Extract each line of the data and write it out again exactly.

▸ Dataset section
______________________________
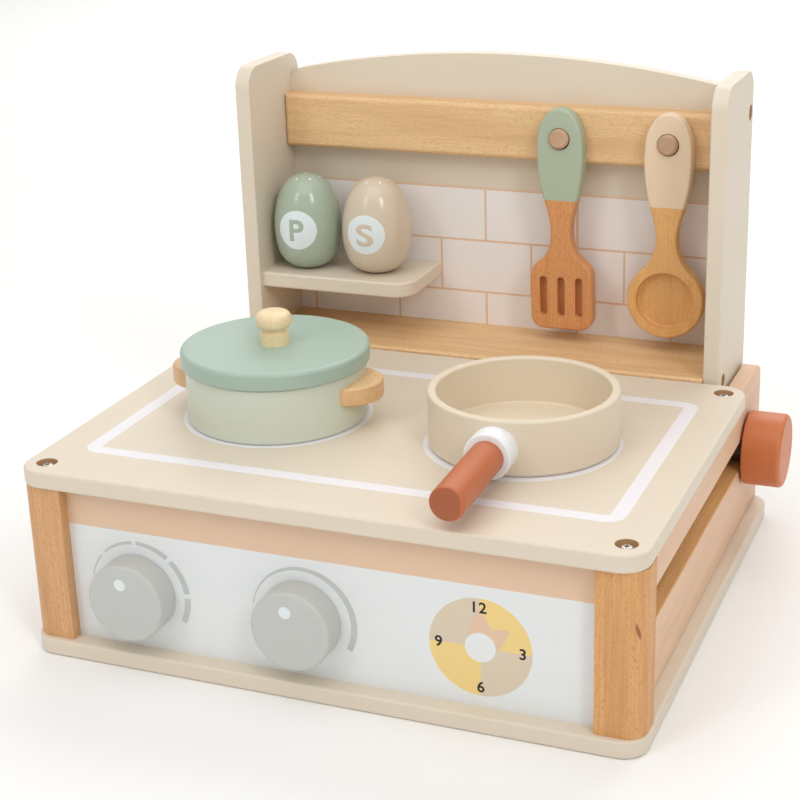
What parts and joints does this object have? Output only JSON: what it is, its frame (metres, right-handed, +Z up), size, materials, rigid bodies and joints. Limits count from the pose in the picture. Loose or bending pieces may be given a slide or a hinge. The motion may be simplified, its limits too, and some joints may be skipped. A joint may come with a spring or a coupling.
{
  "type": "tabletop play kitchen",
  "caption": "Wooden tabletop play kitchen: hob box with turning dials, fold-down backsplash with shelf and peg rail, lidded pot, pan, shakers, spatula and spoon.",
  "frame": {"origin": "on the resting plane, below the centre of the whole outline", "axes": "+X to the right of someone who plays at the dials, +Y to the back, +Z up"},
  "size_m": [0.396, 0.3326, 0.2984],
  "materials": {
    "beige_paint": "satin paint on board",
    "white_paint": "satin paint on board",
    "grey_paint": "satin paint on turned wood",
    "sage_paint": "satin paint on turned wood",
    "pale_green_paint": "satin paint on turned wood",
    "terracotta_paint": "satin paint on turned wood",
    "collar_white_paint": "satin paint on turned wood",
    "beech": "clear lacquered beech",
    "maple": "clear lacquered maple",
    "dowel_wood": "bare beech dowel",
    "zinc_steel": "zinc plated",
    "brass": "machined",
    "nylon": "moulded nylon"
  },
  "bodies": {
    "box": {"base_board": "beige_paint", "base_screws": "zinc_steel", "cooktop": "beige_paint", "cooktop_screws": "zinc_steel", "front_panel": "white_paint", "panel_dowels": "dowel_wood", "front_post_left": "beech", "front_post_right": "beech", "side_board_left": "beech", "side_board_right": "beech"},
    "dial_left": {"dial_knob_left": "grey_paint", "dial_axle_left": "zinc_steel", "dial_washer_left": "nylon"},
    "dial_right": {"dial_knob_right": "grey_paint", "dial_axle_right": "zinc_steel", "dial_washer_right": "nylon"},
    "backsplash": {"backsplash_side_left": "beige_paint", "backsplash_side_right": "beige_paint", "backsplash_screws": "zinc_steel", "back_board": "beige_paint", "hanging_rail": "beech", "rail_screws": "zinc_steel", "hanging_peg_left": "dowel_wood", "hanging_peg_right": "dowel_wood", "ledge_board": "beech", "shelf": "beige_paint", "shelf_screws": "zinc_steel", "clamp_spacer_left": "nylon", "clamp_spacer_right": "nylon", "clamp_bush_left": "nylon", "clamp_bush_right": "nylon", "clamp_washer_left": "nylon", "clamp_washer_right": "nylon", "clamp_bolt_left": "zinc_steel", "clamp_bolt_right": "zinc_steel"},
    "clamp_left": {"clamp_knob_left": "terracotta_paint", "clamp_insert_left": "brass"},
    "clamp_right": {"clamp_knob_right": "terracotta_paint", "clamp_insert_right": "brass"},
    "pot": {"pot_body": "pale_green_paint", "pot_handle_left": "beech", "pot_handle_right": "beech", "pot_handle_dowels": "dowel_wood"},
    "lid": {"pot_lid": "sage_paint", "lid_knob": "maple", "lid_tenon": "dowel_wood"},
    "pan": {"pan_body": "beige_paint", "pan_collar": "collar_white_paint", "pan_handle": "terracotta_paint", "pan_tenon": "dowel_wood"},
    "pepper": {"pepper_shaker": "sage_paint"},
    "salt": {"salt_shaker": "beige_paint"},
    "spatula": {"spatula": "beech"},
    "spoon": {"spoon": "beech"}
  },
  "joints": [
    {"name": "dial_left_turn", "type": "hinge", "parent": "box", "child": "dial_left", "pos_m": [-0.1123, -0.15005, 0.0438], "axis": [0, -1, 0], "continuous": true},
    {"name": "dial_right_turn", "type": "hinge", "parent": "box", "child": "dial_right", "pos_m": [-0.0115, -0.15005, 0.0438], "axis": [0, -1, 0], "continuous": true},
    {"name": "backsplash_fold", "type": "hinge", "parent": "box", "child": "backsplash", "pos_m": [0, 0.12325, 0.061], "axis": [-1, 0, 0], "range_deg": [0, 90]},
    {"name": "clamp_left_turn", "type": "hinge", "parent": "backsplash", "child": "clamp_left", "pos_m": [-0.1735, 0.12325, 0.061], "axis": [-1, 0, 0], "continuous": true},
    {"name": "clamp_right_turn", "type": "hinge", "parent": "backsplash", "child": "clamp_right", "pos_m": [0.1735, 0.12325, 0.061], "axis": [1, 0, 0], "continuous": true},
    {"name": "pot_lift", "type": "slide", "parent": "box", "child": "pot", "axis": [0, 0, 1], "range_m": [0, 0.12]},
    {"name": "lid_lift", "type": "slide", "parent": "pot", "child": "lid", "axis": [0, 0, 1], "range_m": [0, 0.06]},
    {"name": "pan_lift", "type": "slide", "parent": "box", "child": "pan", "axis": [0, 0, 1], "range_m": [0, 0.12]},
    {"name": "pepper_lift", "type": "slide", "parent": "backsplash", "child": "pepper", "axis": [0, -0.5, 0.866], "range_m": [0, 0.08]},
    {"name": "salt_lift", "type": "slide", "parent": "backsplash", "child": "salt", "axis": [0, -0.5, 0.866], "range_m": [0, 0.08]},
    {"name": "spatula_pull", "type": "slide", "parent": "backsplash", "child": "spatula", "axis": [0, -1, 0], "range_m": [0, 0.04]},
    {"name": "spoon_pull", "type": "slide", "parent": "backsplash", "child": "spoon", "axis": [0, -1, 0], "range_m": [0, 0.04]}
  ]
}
______________________________
▸ Result of this task
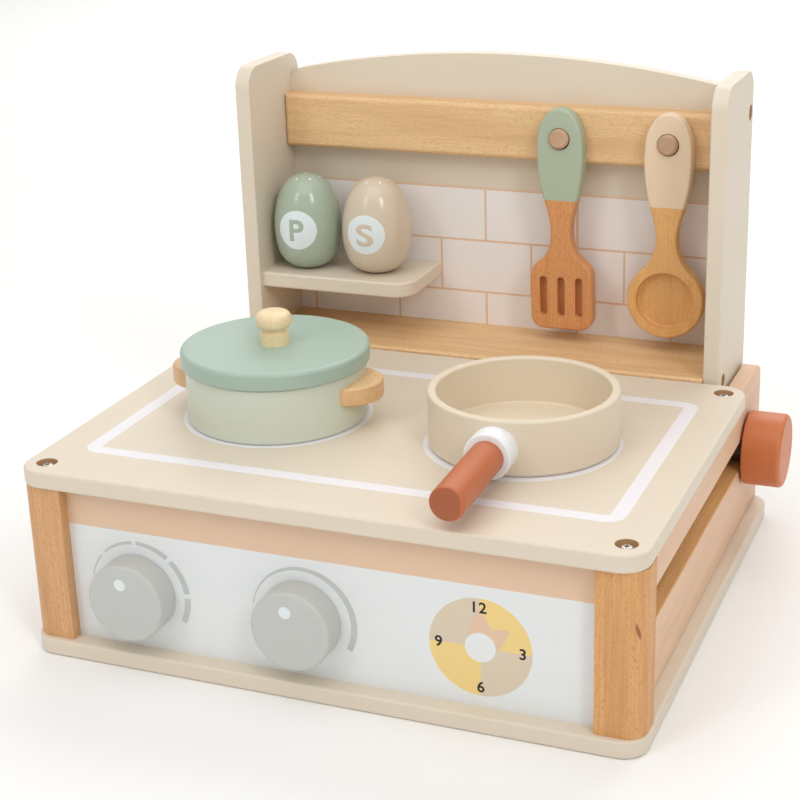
What parts and joints does this object have? Output only JSON: what it is, its frame (metres, right-handed, +Z up), size, materials, rigid bodies and joints. Limits count from the pose in the picture. Loose or bending pieces may be given a slide or a hinge. The motion may be simplified, its limits too, and some joints may be skipped. A joint may come with a spring or a coupling.
{
  "type": "tabletop play kitchen",
  "caption": "Wooden tabletop play kitchen: hob box with turning dials, fold-down backsplash with shelf and peg rail, lidded pot, pan, shakers, spatula and spoon.",
  "frame": {"origin": "on the resting plane, below the centre of the whole outline", "axes": "+X to the right of someone who plays at the dials, +Y to the back, +Z up"},
  "size_m": [0.396, 0.3326, 0.2984],
  "materials": {
    "beige_paint": "satin paint on board",
    "white_paint": "satin paint on board",
    "grey_paint": "satin paint on turned wood",
    "sage_paint": "satin paint on turned wood",
    "pale_green_paint": "satin paint on turned wood",
    "terracotta_paint": "satin paint on turned wood",
    "collar_white_paint": "satin paint on turned wood",
    "beech": "clear lacquered beech",
    "maple": "clear lacquered maple",
    "dowel_wood": "bare beech dowel",
    "zinc_steel": "zinc plated",
    "brass": "machined",
    "nylon": "moulded nylon"
  },
  "bodies": {
    "box": {"base_board": "beige_paint", "base_screws": "zinc_steel", "cooktop": "beige_paint", "cooktop_screws": "zinc_steel", "front_panel": "white_paint", "panel_dowels": "dowel_wood", "front_post_left": "beech", "front_post_right": "beech", "side_board_left": "beech", "side_board_right": "beech"},
    "dial_left": {"dial_knob_left": "grey_paint", "dial_axle_left": "zinc_steel", "dial_washer_left": "nylon"},
    "dial_right": {"dial_knob_right": "grey_paint", "dial_axle_right": "zinc_steel", "dial_washer_right": "nylon"},
    "backsplash": {"backsplash_side_left": "beige_paint", "backsplash_side_right": "beige_paint", "backsplash_screws": "zinc_steel", "back_board": "beige_paint", "hanging_rail": "beech", "rail_screws": "zinc_steel", "hanging_peg_left": "dowel_wood", "hanging_peg_right": "dowel_wood", "ledge_board": "beech", "shelf": "beige_paint", "shelf_screws": "zinc_steel", "clamp_spacer_left": "nylon", "clamp_spacer_right": "nylon", "clamp_bush_left": "nylon", "clamp_bush_right": "nylon", "clamp_washer_left": "nylon", "clamp_washer_right": "nylon", "clamp_bolt_left": "zinc_steel", "clamp_bolt_right": "zinc_steel"},
    "clamp_left": {"clamp_knob_left": "terracotta_paint", "clamp_insert_left": "brass"},
    "clamp_right": {"clamp_knob_right": "terracotta_paint", "clamp_insert_right": "brass"},
    "pot": {"pot_body": "pale_green_paint", "pot_handle_left": "beech", "pot_handle_right": "beech", "pot_handle_dowels": "dowel_wood"},
    "lid": {"pot_lid": "sage_paint", "lid_knob": "maple", "lid_tenon": "dowel_wood"},
    "pan": {"pan_body": "beige_paint", "pan_collar": "collar_white_paint", "pan_handle": "terracotta_paint", "pan_tenon": "dowel_wood"},
    "pepper": {"pepper_shaker": "sage_paint"},
    "salt": {"salt_shaker": "beige_paint"},
    "spatula": {"spatula": "beech"},
    "spoon": {"spoon": "beech"}
  },
  "joints": [
    {"name": "dial_left_turn", "type": "hinge", "parent": "box", "child": "dial_left", "pos_m": [-0.1123, -0.15005, 0.0438], "axis": [0, -1, 0], "continuous": true},
    {"name": "dial_right_turn", "type": "hinge", "parent": "box", "child": "dial_right", "pos_m": [-0.0115, -0.15005, 0.0438], "axis": [0, -1, 0], "continuous": true},
    {"name": "backsplash_fold", "type": "hinge", "parent": "box", "child": "backsplash", "pos_m": [0, 0.12325, 0.061], "axis": [-1, 0, 0], "range_deg": [0, 90]},
    {"name": "clamp_left_turn", "type": "hinge", "parent": "backsplash", "child": "clamp_left", "pos_m": [-0.1735, 0.12325, 0.061], "axis": [-1, 0, 0], "continuous": true},
    {"name": "clamp_right_turn", "type": "hinge", "parent": "backsplash", "child": "clamp_right", "pos_m": [0.1735, 0.12325, 0.061], "axis": [1, 0, 0], "continuous": true},
    {"name": "pot_lift", "type": "slide", "parent": "box", "child": "pot", "axis": [0, 0, 1], "range_m": [0, 0.12]},
    {"name": "lid_lift", "type": "slide", "parent": "pot", "child": "lid", "axis": [0, 0, 1], "range_m": [0, 0.06]},
    {"name": "pan_lift", "type": "slide", "parent": "box", "child": "pan", "axis": [0, 0, 1], "range_m": [0, 0.12]},
    {"name": "pepper_lift", "type": "slide", "parent": "backsplash", "child": "pepper", "axis": [0, -0.5, 0.866], "range_m": [0, 0.08]},
    {"name": "salt_lift", "type": "slide", "parent": "backsplash", "child": "salt", "axis": [0, -0.5, 0.866], "range_m": [0, 0.08]},
    {"name": "spatula_pull", "type": "slide", "parent": "backsplash", "child": "spatula", "axis": [0, -1, 0], "range_m": [0, 0.04]},
    {"name": "spoon_pull", "type": "slide", "parent": "backsplash", "child": "spoon", "axis": [0, -1, 0], "range_m": [0, 0.04]}
  ]
}